Can you write out all of the material below, word for word?

- **RECORD LIST**
START
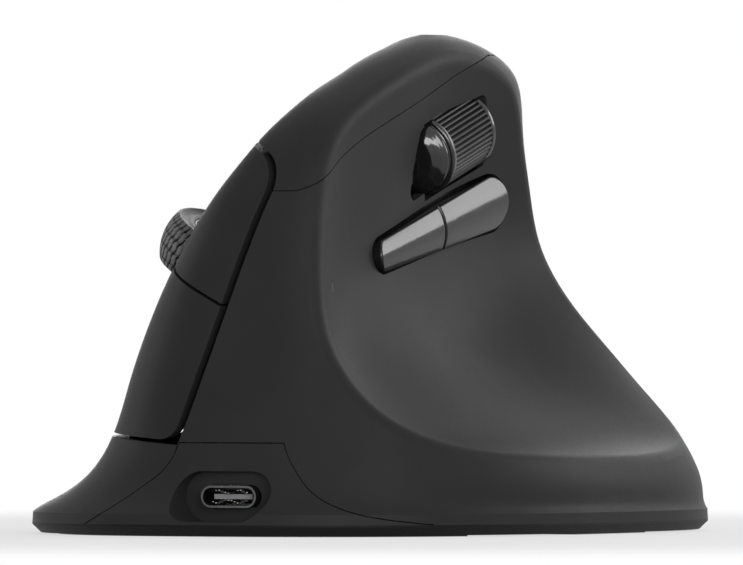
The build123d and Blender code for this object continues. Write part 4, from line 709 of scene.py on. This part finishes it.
def softbox(name, place, aim, size, power):
    """A rectangular soft lamp that looks from one place at another."""
    lamp = bpy.data.lights.new(name, "AREA")
    lamp.shape = "RECTANGLE"
    lamp.size, lamp.size_y = size
    lamp.energy = power
    stand = bpy.data.objects.new(name, lamp)
    bpy.context.scene.collection.objects.link(stand)
    stand.location = place
    stand.rotation_euler = (Vector(aim) - Vector(place)).to_track_quat("-Z", "Y").to_euler()


body_middle = (0.0, 0.0, 0.036)
lamps = (
    ("lamp_above", (0.0, 0.25, 1.0), (0.5, 0.5), 0.6),
    ("lamp_over_right", (0.62, 0.70, 0.34), (0.50, 0.40), 3.6),
    ("lamp_right", (0.95, 0.10, 0.30), (0.4, 0.4), 0.6),
    ("lamp_front_right", (0.70, -0.70, 0.25), (0.4, 0.4), 3.8),
    ("lamp_front_low", (0.35, -0.93, 0.12), (0.5, 0.2), 2.7),
    ("lamp_in_front", (-0.25, -0.95, 0.45), (0.5, 0.4), 0.5),
    ("lamp_left", (-0.95, -0.10, 0.30), (0.4, 0.4), 1.4),
    ("lamp_behind_left", (-0.45, 0.85, 0.25), (0.4, 0.4), 2.4),
    ("lamp_behind", (0.10, 0.88, 0.40), (0.6, 0.3), 0.8),
)
for name, place, size, power in lamps:
    softbox(name, place, body_middle, size, power)

back = Vector((math.sin(view_turn), -math.cos(view_turn), 0))
right = Vector((math.cos(view_turn), math.sin(view_turn), 0))
view_width = picture_width / pixels_per_metre
target = right * (picture_width / 2 - middle_pixel[0]) / pixels_per_metre
target += Vector((0, 0, (middle_pixel[1] - picture_height / 2) / pixels_per_metre))
camera_data = bpy.data.cameras.new("studio_camera")
camera_data.lens = lens_length
camera_data.sensor_width = sensor_width
camera_data.clip_end = 20
camera = bpy.data.objects.new("studio_camera", camera_data)
bpy.context.scene.collection.objects.link(camera)
camera.location = target + back * (view_width / sensor_width * lens_length)
camera.rotation_euler = (-back).to_track_quat("-Z", "Y").to_euler()
bpy.context.scene.camera = camera
bpy.context.scene.view_settings.view_transform = "Standard"

bpy.context.view_layer.update()
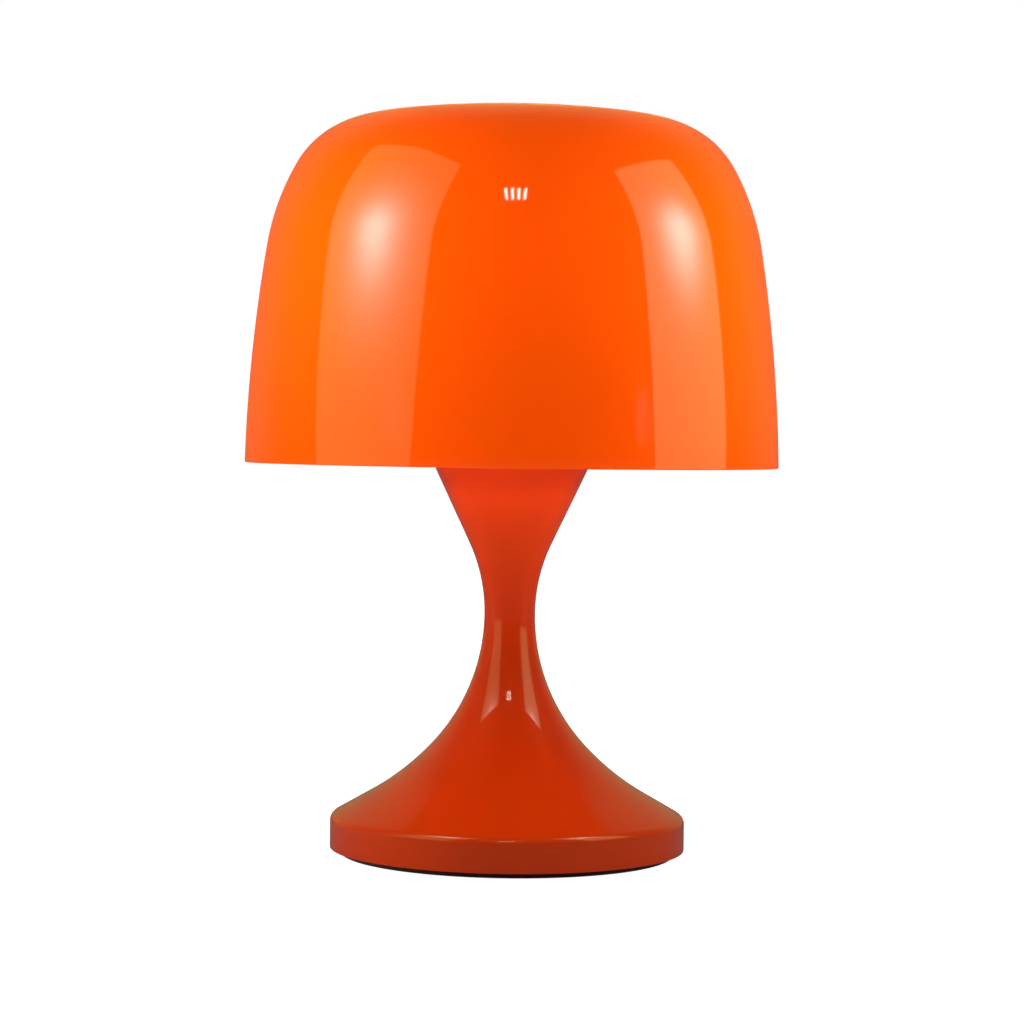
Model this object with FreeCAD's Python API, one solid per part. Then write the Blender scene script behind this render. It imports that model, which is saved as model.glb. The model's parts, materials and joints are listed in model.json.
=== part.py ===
"""Mushroom table lamp: a translucent dome shade on an hourglass base.

Millimetres and degrees. The origin is on the table, under the lamp's axis. +Z is up, the front
is -Y and the cord's inlet is at the back, +Y. Every piece is written to parts/ as its own file.
"""
import FreeCAD, Part
import math
import os

os.makedirs("parts", exist_ok=True)

# ---- Base casing: one lacquered shell, from the skirt through the waist to the trumpet's mouth
CASING_RADIUS = 100.4
CASING_WALL = 1.6
SKIRT_HEIGHT = 15.0
SHOULDER_RADIUS = 5.35
BELL_SLOPE = 60.25          # the bell's straight flank, from the vertical
BELL_STRAIGHT = 21.8
BELL_ARC = 148.2
BELL_ARC_END = 42.4         # the flank's angle where the bell's arc meets the waist's
WAIST_LOWER_ARC = 109.1
WAIST_UPPER_ARC = 93.7
TRUMPET_SLOPE = 25.2
TRUMPET_STRAIGHT = 62.0
MOUTH_FLANGE = 8.0          # the flange turned inwards round the mouth
SKIRT_LIP = 0.8             # what is left of the wall outside the base plate's rebate

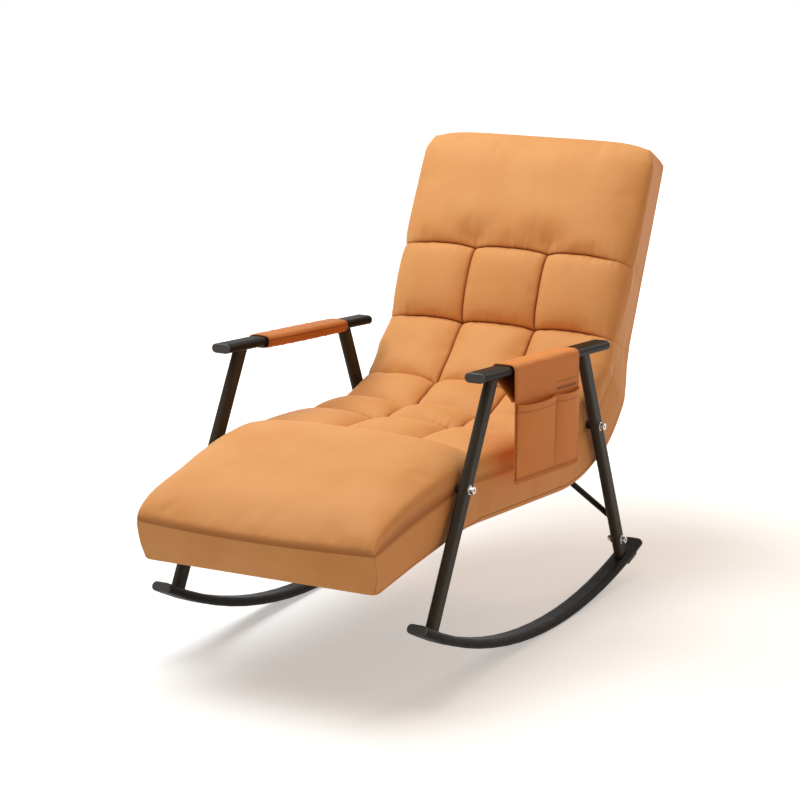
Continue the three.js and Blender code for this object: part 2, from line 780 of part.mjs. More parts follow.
END
- **SOLUTION TO THIS EXERCISE**
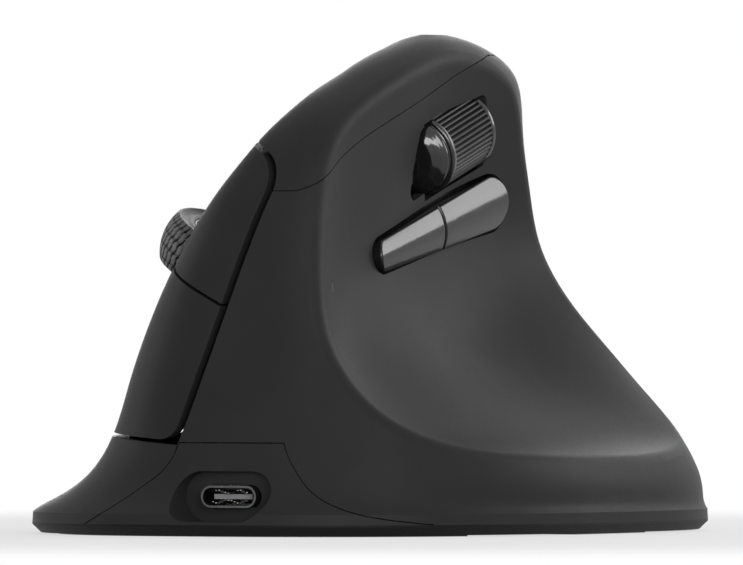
The build123d and Blender code for this object continues. Write part 4, from line 709 of scene.py on. This part finishes it.
def softbox(name, place, aim, size, power):
    """A rectangular soft lamp that looks from one place at another."""
    lamp = bpy.data.lights.new(name, "AREA")
    lamp.shape = "RECTANGLE"
    lamp.size, lamp.size_y = size
    lamp.energy = power
    stand = bpy.data.objects.new(name, lamp)
    bpy.context.scene.collection.objects.link(stand)
    stand.location = place
    stand.rotation_euler = (Vector(aim) - Vector(place)).to_track_quat("-Z", "Y").to_euler()


body_middle = (0.0, 0.0, 0.036)
lamps = (
    ("lamp_above", (0.0, 0.25, 1.0), (0.5, 0.5), 0.6),
    ("lamp_over_right", (0.62, 0.70, 0.34), (0.50, 0.40), 3.6),
    ("lamp_right", (0.95, 0.10, 0.30), (0.4, 0.4), 0.6),
    ("lamp_front_right", (0.70, -0.70, 0.25), (0.4, 0.4), 3.8),
    ("lamp_front_low", (0.35, -0.93, 0.12), (0.5, 0.2), 2.7),
    ("lamp_in_front", (-0.25, -0.95, 0.45), (0.5, 0.4), 0.5),
    ("lamp_left", (-0.95, -0.10, 0.30), (0.4, 0.4), 1.4),
    ("lamp_behind_left", (-0.45, 0.85, 0.25), (0.4, 0.4), 2.4),
    ("lamp_behind", (0.10, 0.88, 0.40), (0.6, 0.3), 0.8),
)
for name, place, size, power in lamps:
    softbox(name, place, body_middle, size, power)

back = Vector((math.sin(view_turn), -math.cos(view_turn), 0))
right = Vector((math.cos(view_turn), math.sin(view_turn), 0))
view_width = picture_width / pixels_per_metre
target = right * (picture_width / 2 - middle_pixel[0]) / pixels_per_metre
target += Vector((0, 0, (middle_pixel[1] - picture_height / 2) / pixels_per_metre))
camera_data = bpy.data.cameras.new("studio_camera")
camera_data.lens = lens_length
camera_data.sensor_width = sensor_width
camera_data.clip_end = 20
camera = bpy.data.objects.new("studio_camera", camera_data)
bpy.context.scene.collection.objects.link(camera)
camera.location = target + back * (view_width / sensor_width * lens_length)
camera.rotation_euler = (-back).to_track_quat("-Z", "Y").to_euler()
bpy.context.scene.camera = camera
bpy.context.scene.view_settings.view_transform = "Standard"

bpy.context.view_layer.update()
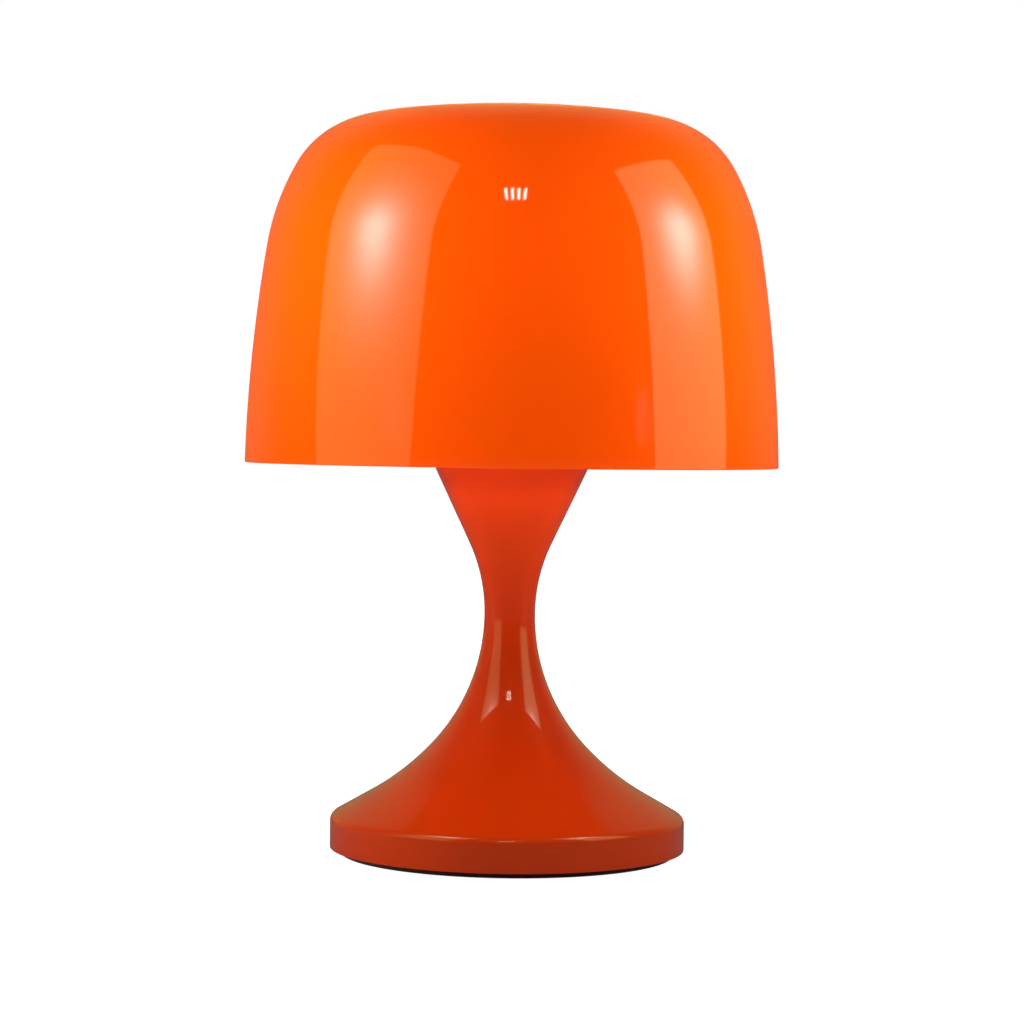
Model this object with FreeCAD's Python API, one solid per part. Then write the Blender scene script behind this render. It imports that model, which is saved as model.glb. The model's parts, materials and joints are listed in model.json.
=== part.py ===
"""Mushroom table lamp: a translucent dome shade on an hourglass base.

Millimetres and degrees. The origin is on the table, under the lamp's axis. +Z is up, the front
is -Y and the cord's inlet is at the back, +Y. Every piece is written to parts/ as its own file.
"""
import FreeCAD, Part
import math
import os

os.makedirs("parts", exist_ok=True)

# ---- Base casing: one lacquered shell, from the skirt through the waist to the trumpet's mouth
CASING_RADIUS = 100.4
CASING_WALL = 1.6
SKIRT_HEIGHT = 15.0
SHOULDER_RADIUS = 5.35
BELL_SLOPE = 60.25          # the bell's straight flank, from the vertical
BELL_STRAIGHT = 21.8
BELL_ARC = 148.2
BELL_ARC_END = 42.4         # the flank's angle where the bell's arc meets the waist's
WAIST_LOWER_ARC = 109.1
WAIST_UPPER_ARC = 93.7
TRUMPET_SLOPE = 25.2
TRUMPET_STRAIGHT = 62.0
MOUTH_FLANGE = 8.0          # the flange turned inwards round the mouth
SKIRT_LIP = 0.8             # what is left of the wall outside the base plate's rebate

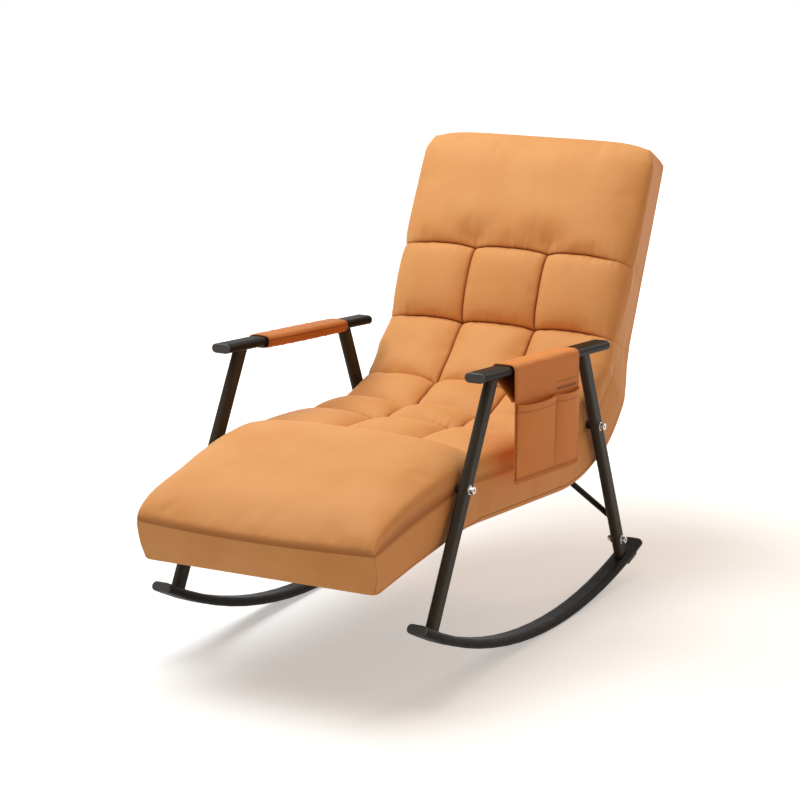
Continue the three.js and Blender code for this object: part 2, from line 780 of part.mjs. More parts follow.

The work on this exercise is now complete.